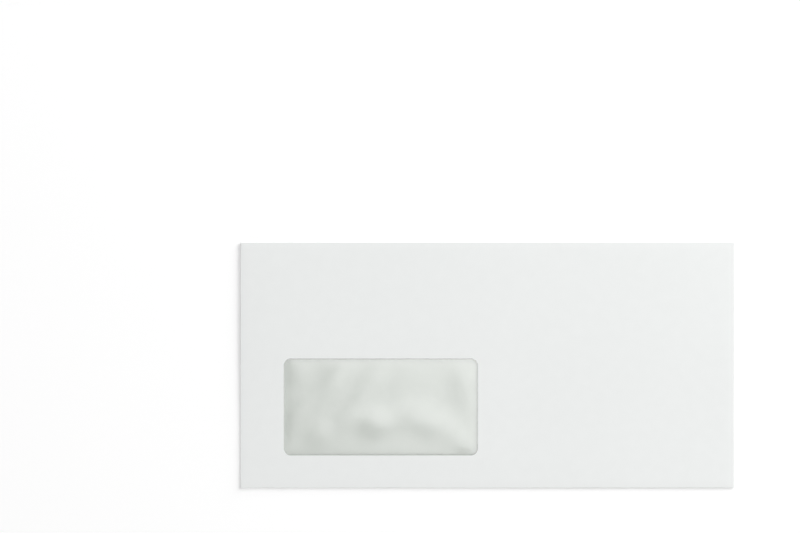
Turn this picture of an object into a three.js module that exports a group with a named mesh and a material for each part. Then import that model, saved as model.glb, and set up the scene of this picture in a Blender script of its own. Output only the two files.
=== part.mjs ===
// A window envelope for letters folded to a third, lying closed on a table with its window up.
// Millimetres, +Z up, +X to the right of the face and +Y towards the top fold. The origin is on
// the table, under the middle of the envelope.
//
// The envelope is one die-cut sheet of paper. It is drawn flat, as it leaves the die, and then
// taken round its four folds: two side flaps turn in, the back panel comes up and is glued over
// them, and the seal flap closes on the back. The other pieces are laid on it where they belong.
import * as THREE from 'three';

// The closed envelope and its paper
const ENVELOPE_WIDTH = 229;
const ENVELOPE_HEIGHT = 114;
const PAPER = 0.1;

// The window in the front panel, from the left and bottom folds
const WINDOW_WIDTH = 90;
const WINDOW_HEIGHT = 45;
const WINDOW_FROM_LEFT = 20;
const WINDOW_FROM_BOTTOM = 15;
const WINDOW_CORNER = 3.3;

// The film behind the window, and the line of glue that holds its rim
const FILM = 0.04;
const FILM_OVERLAP = 6;
const FILM_CORNER = 2;
const FILM_GLUE = 0.03;
const FILM_GLUE_WIDTH = 4;
const FILM_GLUE_FROM_WINDOW = 1;
const FILM_BULGE = 0.2;
const FILM_GRID = 4.5;

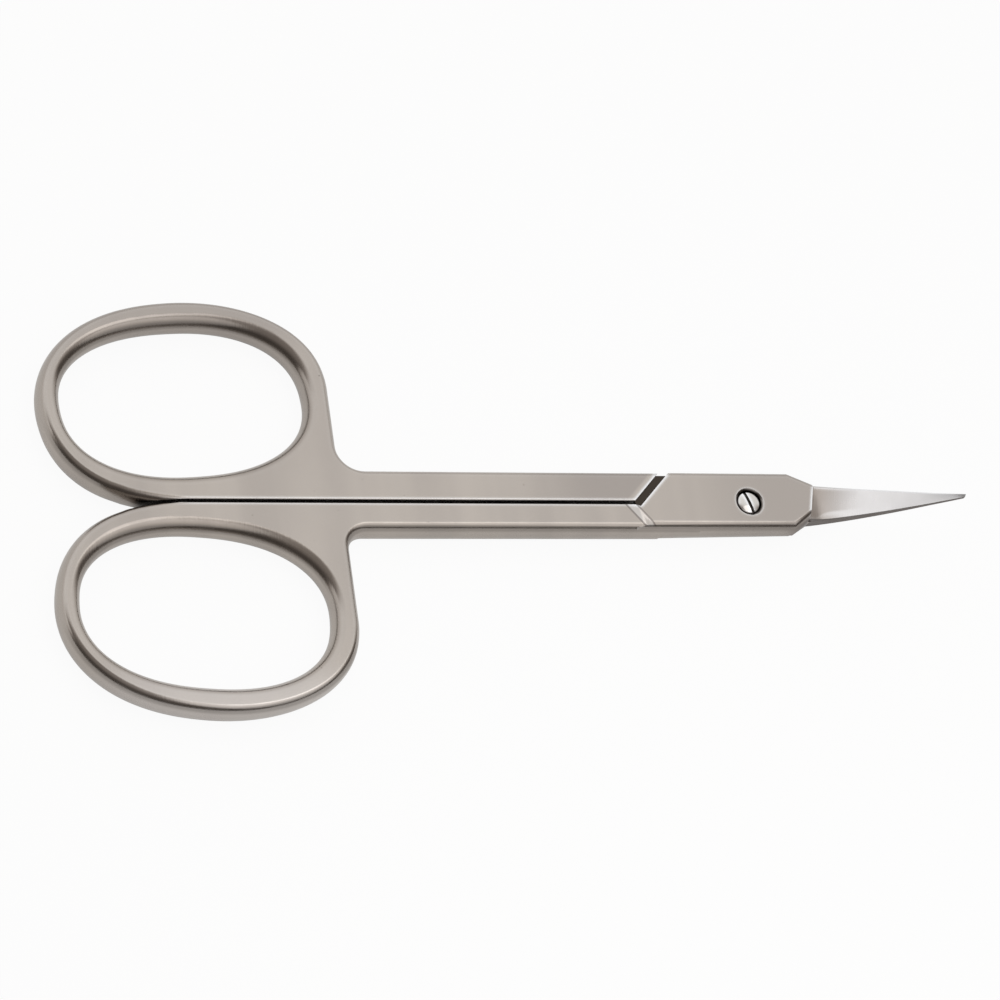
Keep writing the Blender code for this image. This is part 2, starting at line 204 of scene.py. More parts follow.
# Noises, finer with a larger scale: tones and grain are drawn out across the shank
NOISE_DETAIL = 2
NOISE_SPREAD = (0.3, 0.7)
TONE_SCALE = 260
TONE_STRETCH = (1, 0.08, 0.3)
TONE_SHARE = 0.6
CLOUD_SCALE = 90
GRAIN_SCALE = 9000
GRAIN_STRETCH = (1, 0.04, 0.15)
WEAR_SCALE = 500
WEAR_DETAIL = 3
PIT_SCALE = 2600
PIT_DETAIL = 1
PIT_SPREAD = (0.78, 0.84)
PIT_SHARE = 0.5

# Where a tone of the steel comes in or fades out, along X
SHOULDER_DULL_REACH = (-0.024, -0.015)
JOINT_BRIGHT_REACH = (-0.012, -0.007)
JOINT_BRIGHT_SHARE = 0.35
JOINT_DULL_REACH = (-0.006, -0.001)
PLATE_DULL_REACH = (-0.003, 0.003)
PLATE_DULL_SHARE = 0.35
PLATE_END_REACH = (0.003, 0.0065)
PIT_REACH = (0.003, 0.0068)
BLADE_REACH = (0.0068, 0.0125)

# Where a tone of the steel, or the shade and light painted on the rings, comes in or fades out, along Y
# and Z
PARTING_REACH = (0, 0.0002)
UPPER_RING_SHADE_REACH = (0.014, 0.019)
UPPER_RING_SHADE_SHARE = 0.7
LOWER_RING_LIGHT_REACH = (-0.0195, -0.015)
LOWER_RING_LIGHT_SHARE = 0.6
WORN_AND_LIT_HEIGHT = (0.0019, 0.0024)

# Where the dark reflections painted on walls and blade flanks come in, by how much a face looks up or to
# the front, from 0 to 1
WALL_UPRIGHT = (0.2, 0.9)
FLANK_UPRIGHT = (0.3, 0.7)
BAND_START = (0.2, 0.42)
BAND_STOP = (0.6, 0.85)
BAND_FACING = (0.1, 0.5)
BAND_SHARE = 0.35

# Wear and painted highlights along edges, painted shade in crevices, and the ramp's painted highlight and
# shadow lines
CREVICE_SAMPLES = 8
# Edges brightened partly by wear, partly by a painted highlight
EDGE_WEAR_AND_HIGHLIGHT_REACH = 0.0004
EDGE_OPENNESS = (0.55, 0.98)
EDGE_SHARE = 0.8
# Painted shade in crevices, in the notch and round the screw's head
CREVICE_SHADE_REACH = 0.0011
CREVICE_SHADE_OPENNESS = (0.02, 0.7)
NOTCH_SHADE_HEIGHT = (LAP_HEIGHT * 0.8, LAP_HEIGHT * 0.9)
RECESS_SHADE_WIDTH = 0.00012
RECESS_SHADE_SHARE = 0.85
RECESS_SHADE_FADE = (RECESS_CHAMFER / 4, RECESS_CHAMFER * 0.8)
# A painted highlight on the ramp, and painted shadow lines along its edges
RAMP_HEIGHT = (HANDLE_THICKNESS * 0.97, HANDLE_THICKNESS * 0.98)
RAMP_HIGHLIGHT_SHARE = 0.2
RAMP_SHADOW_LINE = 0.00012
RAMP_SHADOW_LINE_SHARE = 0.6

# Floor, a white sheet just below the part
FLOOR_SIZE = 4
FLOOR_GAP = 0.00002
FLOOR_COLOUR = (0.93, 0.93, 0.93)
FLOOR_ROUGHNESS = 0.9
FLOOR_GLOW = 0.94
FLOOR_MIRRORED_GLOW = 0.5

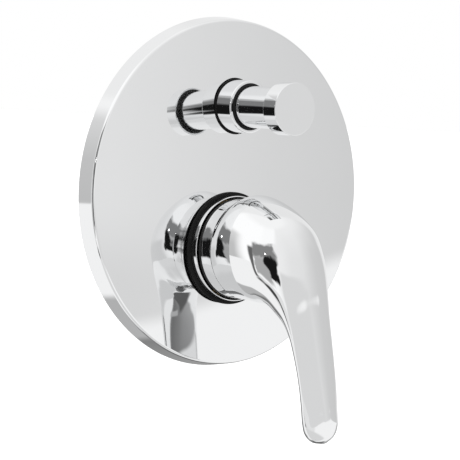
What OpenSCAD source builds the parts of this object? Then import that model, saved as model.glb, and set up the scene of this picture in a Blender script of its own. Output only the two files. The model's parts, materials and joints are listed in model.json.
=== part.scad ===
// Concealed single-lever bath and shower mixer with a pull diverter.
// Frame: X to the right, +Z up, -Y out of the wall towards the user.
// Origin: centre of the concealed body's four fixing lugs, on their back
// plane, on the axis of the cartridge.

/* [Wall] */
// Depth of the concealed body behind the reference plane (u = 0)
wall_depth = 38; // [38:1:46]
// Place of the finished wall, measured from the reference plane
wall_u = 0; // [-1:0.05:0.5]

/* [Cover plate] */
// Radius of the plate at the wall
plate_r = 80; // [78:0.5:84]
// Radius of the plate where the rim meets the rolled edge
plate_edge_r = 79.1; // [77:0.1:80]
// Radius of the rolled edge
plate_fillet = 1.6; // [1.2:0.1:2]
// Height of the middle of the domed face above the reference plane
plate_apex = 13.8; // [13:0.05:13.8]
// Fall of the dome from the middle to the rolled edge
plate_fall = 4.5; // [4:0.1:5]
// Thickness of the pressed plate
plate_t = 1.5; // [1:0.1:1.8]
// Height of the plate's centre above the cartridge axis
plate_z = 25.5; // [24:0.5:27]

/* [Lever side] */
// Radius of the chrome collar round the cartridge
collar_r = 24.05; // [23.9:0.05:24.2]
// How far the collar stands in front of the reference plane
collar_front = 18.35; // [17.6:0.05:18.6]
// Outer radius of the handle's skirt
skirt_r = 22.75; // [22.4:0.05:22.8]
// Height of the skirt's edge in front of the reference plane
skirt_edge = 19.5; // [19.3:0.1:20.2]
// Height of the lever's pivot pin in front of the reference plane
pivot_u = 22.85; // [22.85:0.05:23.3]
// How far the lever is swung to the right in the pose of the photo
rest_swing = 15.5; // [0:0.5:20]

/* [Diverter side] */
// Height of the diverter axis above the cartridge axis
diverter_z = 65; // [64:0.5:66]
// Radius of the chrome sleeve
sleeve_r = 12.1; // [11.9:0.05:12.1]
// How far the sleeve stands in front of the reference plane
sleeve_front = 23.05; // [22.8:0.05:23.8]
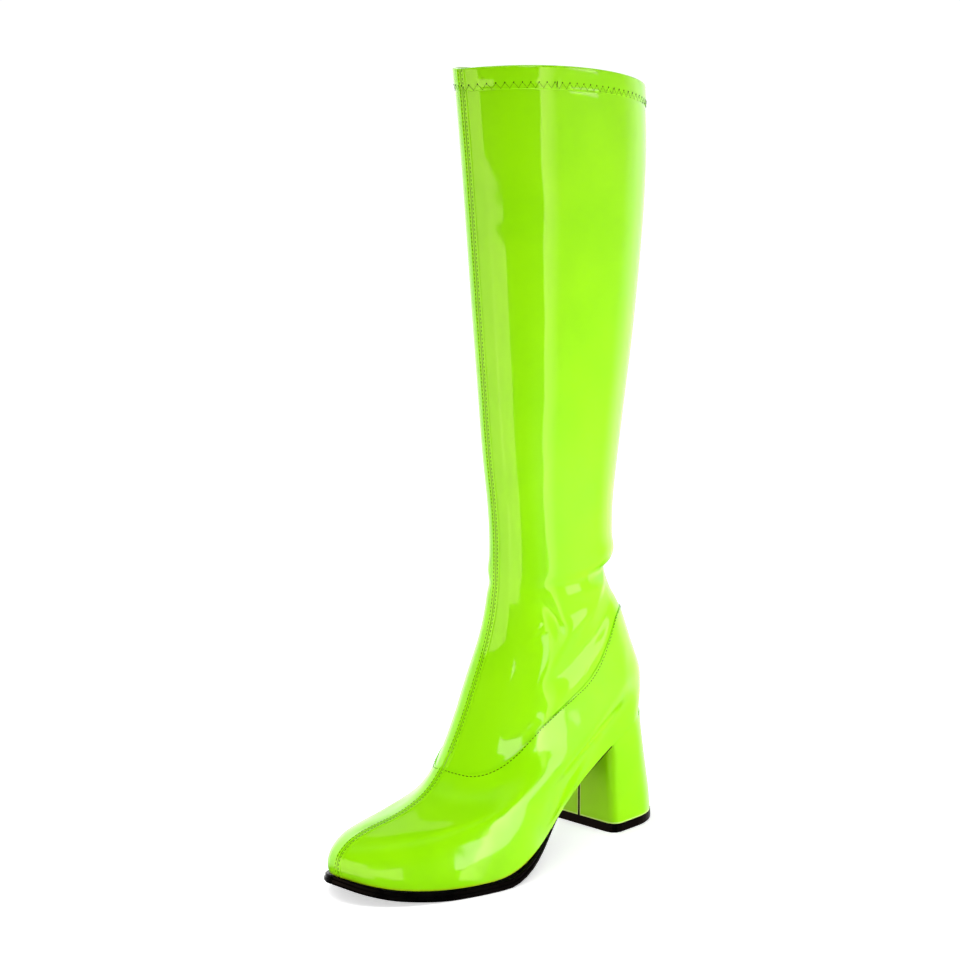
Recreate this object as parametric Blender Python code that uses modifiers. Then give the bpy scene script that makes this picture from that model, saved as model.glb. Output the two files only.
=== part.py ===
import bmesh
import bpy
import numpy as np
from mathutils import Matrix

# Go go boot, left foot. The origin is on the floor under the middle of the heel.
# -Y runs toward the toe, +X is the outer side of the leg and +Z is up. Sizes are in metres.

# Foot
FOOT_LENGTH = 0.2235        # toe tip to the back of the heel seat, at the sole's edge
BALL_WIDTH = 0.0800
SEAT_WIDTH = 0.0520
TOE_SWING = 0.0100          # how far the toe bends toward the inner side
SWING_LENGTH = 0.1900
TOE_BOX_HEIGHT = 0.0224
VAMP_LENGTH = 0.0730        # toe tip to where the side seam meets the front seam
VAMP_HEIGHT = 0.0537
INSTEP_WIDTH = 0.0576
COUNTER_HEIGHT = 0.0630     # heel seat to the top of the side seam at the back
COUNTER_LEAN = 0.0170

# Leg
ANKLE_HEIGHT = 0.2000
ANKLE_DEPTH = 0.0929
ANKLE_WIDTH = 0.0492
ACHILLES_CREASE = 0.0085
LEG_SETBACK = 0.0504        # middle of the leg in front of the heel's middle
BOOT_HEIGHT = 0.4380
COLLAR_DEPTH = 0.1400
COLLAR_WIDTH = 0.0664
COLLAR_BACKSET = 0.0015
COLLAR_DIP = 0.0095
COLLAR_ARCH = 0.0055

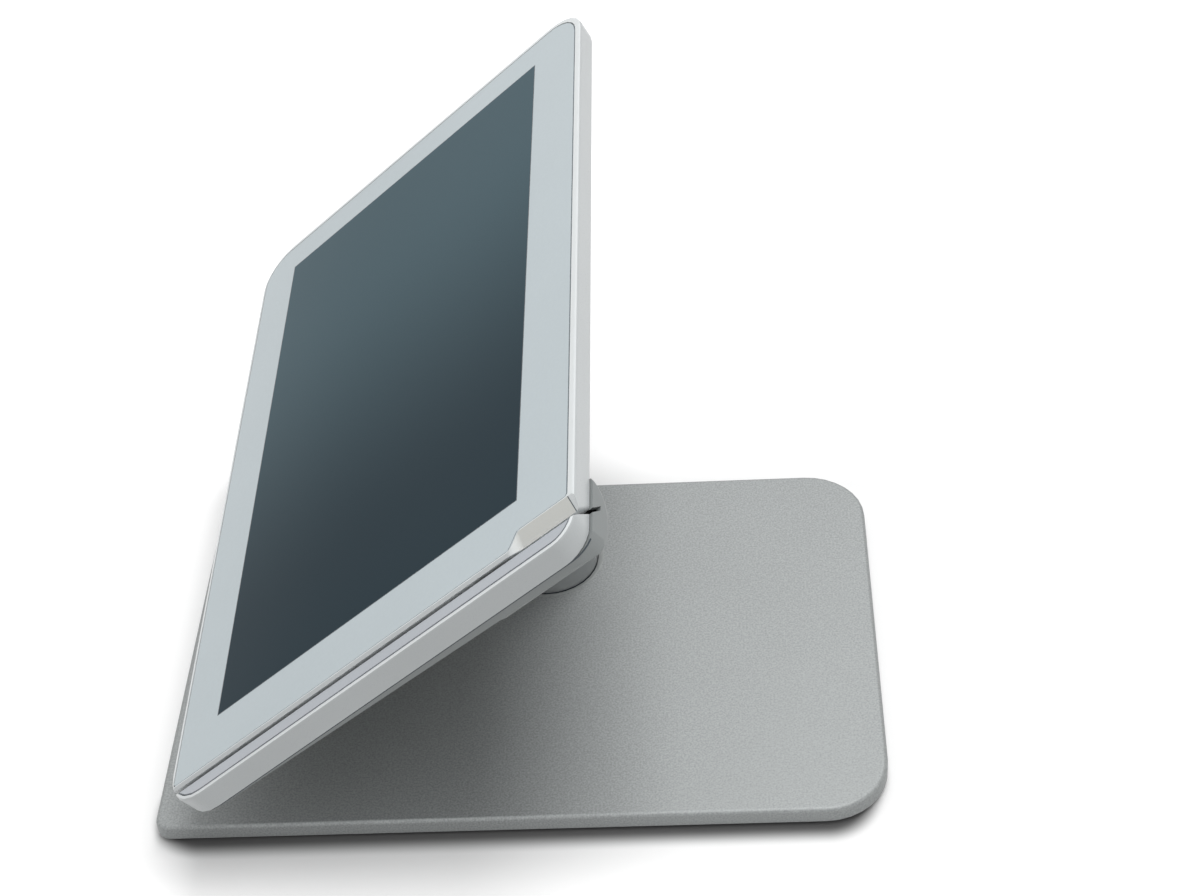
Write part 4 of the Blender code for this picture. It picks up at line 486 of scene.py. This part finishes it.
def copied_form(node):
    """A merged copy of a CAD node, its flat triangles joined into whole faces."""
    form = bmesh.new()
    form.from_mesh(NODES[node].data)
    bmesh.ops.remove_doubles(form, verts=form.verts, dist=MERGE_DISTANCE)
    bmesh.ops.dissolve_limit(
        form, angle_limit=FLAT_ANGLE, verts=form.verts, edges=form.edges)
    return form


def split_faces(form, place, across):
    """Cuts the faces that a plane goes through, and keeps both sides."""
    bmesh.ops.bisect_plane(
        form, geom=form.verts[:] + form.edges[:] + form.faces[:], dist=MERGE_DISTANCE,
        plane_co=place, plane_no=across)


def bend(edge):
    return edge.calc_face_angle(0.0)


def ease_edges(form, width, segments=EDGE_SEGMENTS, chosen=None):
    """Rounds the sharp edges, or those among them that are chosen."""
    edges = [
        edge for edge in form.edges
        if edge.is_manifold and bend(edge) > SHARP_ANGLE and (chosen is None or chosen(edge))]
    bmesh.ops.bevel(
        form, geom=edges, offset=width, offset_type="OFFSET", segments=segments, profile=0.5,
        affect="EDGES", clamp_overlap=True, material=-1)


def settle_piece(form, name, body, finishes, replaced):
    """Makes the shape an object that rides on a body, smooth except at its sharp edges.

    It takes the names of its finishes, in the order of its faces' material numbers.
    """
    for face in form.faces:
        face.smooth = True
    for edge in form.edges:
        edge.smooth = bend(edge) < SHARP_ANGLE
    mesh = bpy.data.meshes.new(name)
    form.to_mesh(mesh)
    form.free()
    for finish in finishes:
        mesh.materials.append(FINISHES[finish])
    piece = bpy.data.objects.new(name, mesh)
    bpy.context.scene.collection.objects.link(piece)
    even = piece.modifiers.new("even_shading", "WEIGHTED_NORMAL")
    even.keep_sharp = True
    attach(piece, body)
    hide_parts(*replaced)


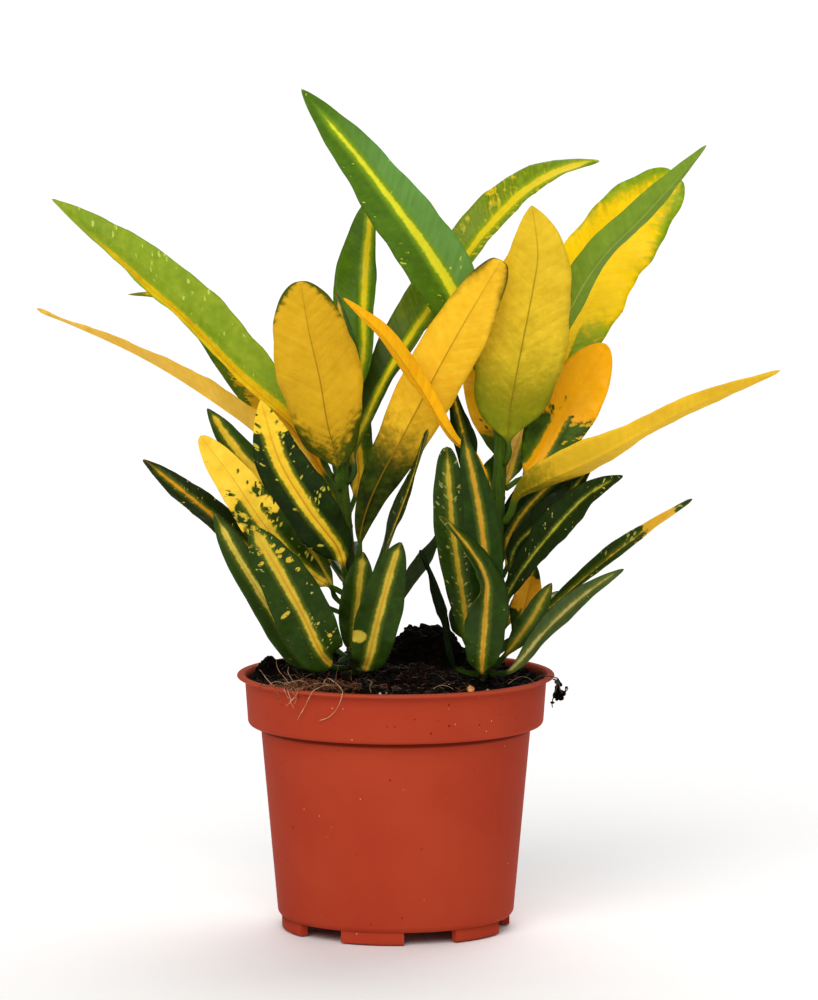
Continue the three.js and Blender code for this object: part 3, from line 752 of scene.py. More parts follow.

- EXERCISE INSTRUCTIONS -
Reproduce the lines exactly, from the line that contains "Write part 4" through the line that contains "return edge.calc_face_angle(0.0)", and nothing more.

- WORKED ANSWER -
Write part 4 of the Blender code for this picture. It picks up at line 486 of scene.py. This part finishes it.
def copied_form(node):
    """A merged copy of a CAD node, its flat triangles joined into whole faces."""
    form = bmesh.new()
    form.from_mesh(NODES[node].data)
    bmesh.ops.remove_doubles(form, verts=form.verts, dist=MERGE_DISTANCE)
    bmesh.ops.dissolve_limit(
        form, angle_limit=FLAT_ANGLE, verts=form.verts, edges=form.edges)
    return form


def split_faces(form, place, across):
    """Cuts the faces that a plane goes through, and keeps both sides."""
    bmesh.ops.bisect_plane(
        form, geom=form.verts[:] + form.edges[:] + form.faces[:], dist=MERGE_DISTANCE,
        plane_co=place, plane_no=across)


def bend(edge):
    return edge.calc_face_angle(0.0)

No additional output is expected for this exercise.